Step 3: Evidence weighting. Not all findings are created equal. The analysis framework needs explicit criteria for evidence strength. How many respondents must mention a theme before it is reported as a finding? How does evidence strength vary by segment size? How do you handle findings that appear strongly in one segment but are absent in others? Establish these criteria before analysis begins to prevent post-hoc justification of weak findings and ensure that reported findings have the evidentiary weight that stakeholders expect.
Step 4: Implication mapping. Every finding should connect to a specific strategic implication. “Consumers associate our brand with reliability but not innovation” is a finding. “The reliability association is an asset for retention but a liability for acquisition in the innovation-sensitive segment, suggesting separate messaging strategies for each objective” is an implication. The analysis framework should include explicit implication development for every key finding, connecting research evidence to strategic action.
Step 5: Confidence assessment. Professional researchers communicate uncertainty honestly. The analysis framework should include confidence ratings for each finding: high confidence (consistent across segments, supported by multiple evidence types), moderate confidence (present in primary segment, limited cross-validation), and exploratory (suggestive pattern that warrants further investigation). This calibration protects the researcher’s credibility and helps stakeholders make appropriately cautious decisions when evidence is preliminary.
How Should You Structure a Research Report That Drives Organizational Action?
A research report that sits unread in a shared drive has failed regardless of how rigorous the underlying research was. The report’s job is not to document what the researcher found. It is to enable the organization to act on what the researcher found. This distinction — documentation versus activation — should shape every structural decision in the report.
Executive summary: one page, three elements. The strategic recommendation (what the organization should do), the evidence summary (the three to five findings that support the recommendation), and the confidence assessment (how strong the evidence is and what additional investigation might strengthen it). Decision-makers read the executive summary. Many of them read only the executive summary. It must be sufficient to inform action on its own while clearly directing deeper readers to the supporting evidence.
Finding-by-finding analysis. Each finding gets its own section with a consistent structure: the finding stated clearly in one sentence, the evidence that supports it (including segment breakdowns and quantitative indicators where applicable), representative verbatims from respondents, the strategic implication of the finding, and any caveats or limitations. This structure allows stakeholders to drill into specific findings without reading the entire report, and it ensures that every finding is supported by traceable evidence rather than researcher assertion.

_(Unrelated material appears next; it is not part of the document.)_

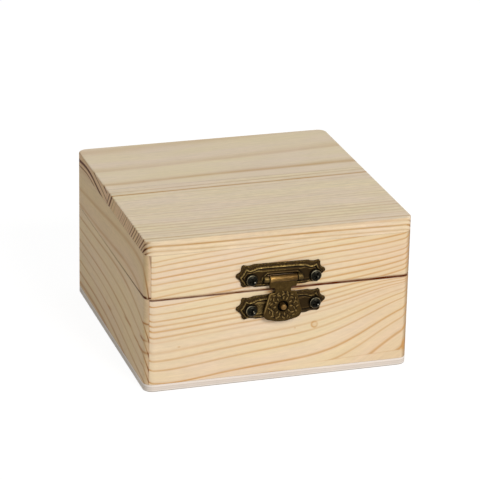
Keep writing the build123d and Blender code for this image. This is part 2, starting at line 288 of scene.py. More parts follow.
def ring_curve(rings, low, high, samples=240):
    """Darkness by ring level: each ring darkens slowly and then ends at once."""
    levels = np.linspace(low, high, samples)
    dark = np.zeros(samples)
    for level, strength, width in rings:
        offset = (levels - level) / width
        before = offset < 0
        core = np.exp(-0.5 * (offset / np.where(before, 0.85, 0.6)) ** 2)
        tail = np.where(before, 0.16 * np.exp(offset / 1.7), 0.0)
        dark = np.maximum(dark, strength * (core + tail * (1 - core)))
    return unit(dark).tolist()


def polynomial(rows, along, across):
    """Sum of rows[j][i] * along**i * across**j, as nodes."""
    total = 0.0
    for row in reversed(rows):
        inner = row[-1]
        for term in reversed(row[:-1]):
            inner = along.math("MULTIPLY_ADD", inner, term)
        total = across.math("MULTIPLY_ADD", total, inner)
    return total


def pine(
    name, side, field, span, slope, rings, seed,
    wood=FRONT_WOOD, late_wood=LATEWOOD, grain=0.3, blots=(), knots=(), joints=(),
    arc=None, fan=0.0, skin=0.0, wander=0.3, plain_strip=False, end_tint=(0.85, 0.7, 0.57),
):
    """Pine board material.

    side picks the board's axes. field over its span gives the rings. slope and fan tilt them through
    the thickness below the skin, or arc bends them. grain is how strong the fibres show, blots are
    dark spots, knots are pin knots and joints are glue lines and painted seam shade, which may grow
    from a least share to their full strength between two places along the board.
    """
    shader = Shader(name)
    place = shader.millimetres()
    x, y, z = shader.split(place)
    normal = shader.normal()
    along, depth, length_axis = {
        "front": (x, y + HALF_SIDE, 0),
        "back": (x * -1, HALF_SIDE - y, 0),
        "left": (y * -1, x + HALF_SIDE, 1),
        "right": (y, HALF_SIDE - x, 1),
        "top": (x, BOX_HEIGHT - z, 0),
    }[side]
    across = HALF_SIDE - y if side == "top" else BOX_HEIGHT - z

    # The ring field, with the small waves that real rings have
    wave = (shader.noise((along * 0.02 + seed, across * 0.09, depth), 1.0, 3.0) - 0.5) * (2 * wander)
    centre, half = span
    surface_level = across + polynomial(field, along / HALF_SIDE, (across - centre) / half) + wave
    if arc:
        level = shader.curve(surface_level / 50, [rise / 10 for rise in arc]) * 10.0 - depth
    else:
        deep = (depth - skin).math("MAXIMUM", 0.0)
        level = deep * (surface_level * fan + slope) + surface_level
    low = min(ring[0] for ring in rings) - 2.5
    high = max(ring[0] for ring in rings) + 2.5
    dark = shader.curve(level.ramp(low, high), ring_curve(rings, low, high))

    # Rings fade and darken along the board
    fade = shader.noise((along * 0.05 + (seed + 3.0), level * 0.6, 0.0), 1.0, 3.0)
    dark = dark * fade.ramp(0.3, 0.7, 0.7, 1.2)

    # Fine fibres and resin canals along the grain
    fibre = shader.noise((along * 0.07 + seed, surface_level * 1.3, depth * 1.3), 1.0, 6.0, 0.7)
    threads = (along * 0.16 + (seed + 9.0), surface_level * 4.0, depth * 4.0)
    canals = shader.noise(threads, 1.0, 1.0, 0.4).ease(0.70, 0.80)

    if plain_strip:
        # A plain band along the lower edge that widens to the right, with a thin line above it
        above = along * -0.039 + (BOX_HEIGHT - 4.3) - across
        hidden = along.ramp(-3.0, 6.0) * (1 - above.ease(-0.15, 0.25))
        dark = dark * (1 - hidden) + (above * 6.0).bell() * along.ramp(8.0, 18.0, 0.0, 0.3)
    spots = 0.0
    for spot_along, spot_across, long_half, wide_half, strength in blots:
        offset_along = (along + (HALF_SIDE - spot_along)) / long_half
        reach = length(offset_along, (across - spot_across) / wide_half)
        spots = reach.bell() * strength + spots
    dark = dark + spots
    for knot_along, knot_across, radius, strength in knots:
        offset_along = (along + (HALF_SIDE - knot_along)) / radius
        offset_across = (across - knot_across) / radius
        reach = length(offset_along, offset_across)
        lean = (offset_across - offset_along).ramp(-1.4, 1.4, 0.35, 1.0)
        heart = reach.ease(1.2, 0.7, 0.0, 0.22)
        dark = dark + (reach * 3.6 - 3.6).bell() * lean * strength + heart

    # Early wood with its fibres, ripples and drift of colour
    mottle = shader.noise((along * 0.03 + seed, across * 0.1, depth))
    ripples = shader.noise((along * 0.3 + (seed + 5.0), across * 1.1, depth * 1.1), 1.0, 3.0, 0.6)
    shade = fibre * grain + ripples * (0.5 * grain) + mottle * 0.1 + (0.95 - 0.75 * grain) - canals * 0.12
    hue = shader.noise((along * 0.025 + (seed + 7.0), surface_level * 0.12, 0.0)).ramp(0.35, 0.65)
    if side == "top":
        wood = shader.mix(normal[1].ease(-0.6, -0.93), wood, FRONT_WOOD)
    wood = shader.tinted(wood, shader.mix(hue, (1.0, 0.99, 1.03, 1), (1.0, 1.01, 0.94, 1)))
    if side == "front":
        wood = shader.tinted(wood, (0.97, 0.93, 0.89, 1), along.ease(10.0, 46.0))
        # Painted shade: front boards darker where they turn to the right, on the rounded corner and the
        # right end
        wood = shader.tinted(wood, (0.62, 0.56, 0.48, 1), normal[0].ease(0.25, 0.7))
    early = shader.tinted(wood, shade)

    # Late wood, whose rings are darker, broader and sharper on end grain, and darker on the rounded
    # corners as painted shade
    turned = abs(normal[length_axis])
    end = turned.ease(0.6, 0.93)
    dark = dark * turned.ramp(0.25, 0.9, 1.0, 2.4)
    dark = dark.ramp(0.0, 1.0)
    dark = dark * (1 - end) + dark.math("POWER", 0.55).ramp(0.3 / 1.3, 1.0) * end
    colour = shader.mix(dark, early, shader.mix(end, late_wood, END_LATEWOOD))
    if blots:
        colour = shader.mix(spots.ramp(1.0, 2.0), colour, END_LATEWOOD)
    colour = shader.tinted(colour, (*end_tint, 1), end)

    # Glue lines and painted seam shade across the boards keep to the outside of the box
    outside = abs(x).math("MAXIMUM", abs(y)).ramp(48.9, 49.4)
    uneven = shader.noise(place, 0.25).ramp(0.35, 0.65, 0.85, 1.0)
    soaked_and_shaded = end * 0.8
    for axis, position, width, strength, stain, *fade_in in joints:
        gap = ({"x": x, "y": y, "z": z}[axis] - position) / width
        share = (gap * gap).bell() * uneven * strength
        if fade_in:
            start, full, least = fade_in
            share = share * along.ramp(start, full, least, 1.0)
        if axis == "z":
            share = share * outside
        soaked_and_shaded = soaked_and_shaded.math("MAXIMUM", share)
        colour = shader.mix(share, colour, stain)

    return shader.surface(
        Base_Color=colour,
        Roughness=fibre * 0.12 + 0.52,
        Specular_IOR_Level=soaked_and_shaded.ramp(0.0, 1.0, 0.28, 0.0),
        Normal=shader.bump(fibre * 0.6 + dark * 0.5 - canals * 0.8, 0.35, 0.00008),
    )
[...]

Methodology appendix. Professional credibility requires transparency about how the research was conducted. The methodology appendix includes: sample composition and recruitment criteria, interview methodology and duration, analysis approach and coding framework, data quality measures, and any limitations or caveats that affect interpretation. For AI-moderated studies, include the platform’s quality controls — multi-layer fraud prevention, probing consistency metrics, completion rates, and participant satisfaction scores. The G2 5.0 rating that User Intuition has earned provides additional independent credibility for stakeholders who are unfamiliar with AI-moderated methodology.
Actionable next steps. End the report with explicit recommendations for what the organization should do with the findings. Not vague suggestions to “consider further research” but specific actions tied to specific findings. “Based on the competitive perception findings, the brand team should revise the positioning brief to emphasize the speed-to-value advantage that emerged as the primary switching trigger in the 25-34 age segment” is an actionable next step. “Further research is recommended” is a non-answer that undermines the value of the research you have just delivered.
This template provides the structural scaffolding for professional market research studies. Adapt it to your specific context, methodology, and organizational needs. The principles — clarity of objective, rigor of design, discipline of analysis, and focus on action — apply universally regardless of study type, methodology, or budget. The researchers who follow these principles consistently, whether they are conducting 20 traditional IDIs or 200 AI-moderated interviews, deliver research that earns stakeholder trust and drives organizational decisions.
Frequently Asked Questions
How long does it take to go from research brief to final deliverable using these templates?
With AI-moderated interviews, the full cycle compresses to 5-10 days: 1-2 days for study design using the brief template, 2-3 days for fieldwork as 48-72 hours of AI-moderated interviews complete, 1-2 days for analysis using the structured framework, and 1-2 days for report construction. Traditional studies using the same templates take 4-8 weeks because fieldwork alone requires 2-4 weeks of scheduling and moderation. The templates remain identical; the methodology determines the timeline.
How do you prevent scope creep when stakeholders add questions mid-study?
The research brief template is the primary defense against scope creep. By defining success criteria, decision context, and 3-5 specific research questions before fieldwork begins, the brief creates a contract that stakeholders have agreed to. When new questions arise mid-study, evaluate them against the original brief. If they fall outside scope, document them for a follow-up study. At $20 per interview on User Intuition, a targeted 30-50 person follow-up study costs $600-$1,000 and completes in 48-72 hours, making it practical to address additional questions quickly without derailing the original study.
What is the minimum viable research report for time-pressured stakeholders?
The minimum viable deliverable is a one-page executive summary with three elements: the strategic recommendation, the 3-5 findings that support it, and a confidence assessment. Many stakeholders read only this page, so it must be sufficient to inform action on its own. For AI-moderated studies, the automated analysis provides evidence-traced themes that can be synthesized into this format within hours of fieldwork completion. The full report with methodology appendix and detailed finding sections serves as reference documentation.
How should templates be adapted for different market research methodologies?
The research brief, analysis framework, and reporting structure work across all methodologies without modification. The discussion guide template is methodology-specific: AI-moderated studies need clear probing architecture that the AI executes consistently, while human-moderated studies need more flexible guides with contingent probes. The sampling framework adjusts for method: AI-moderated studies on User Intuition can target 50-200+ participants from a 4M+ panel in 50+ languages, while traditional studies typically constrain samples to 15-30 due to cost and scheduling limitations.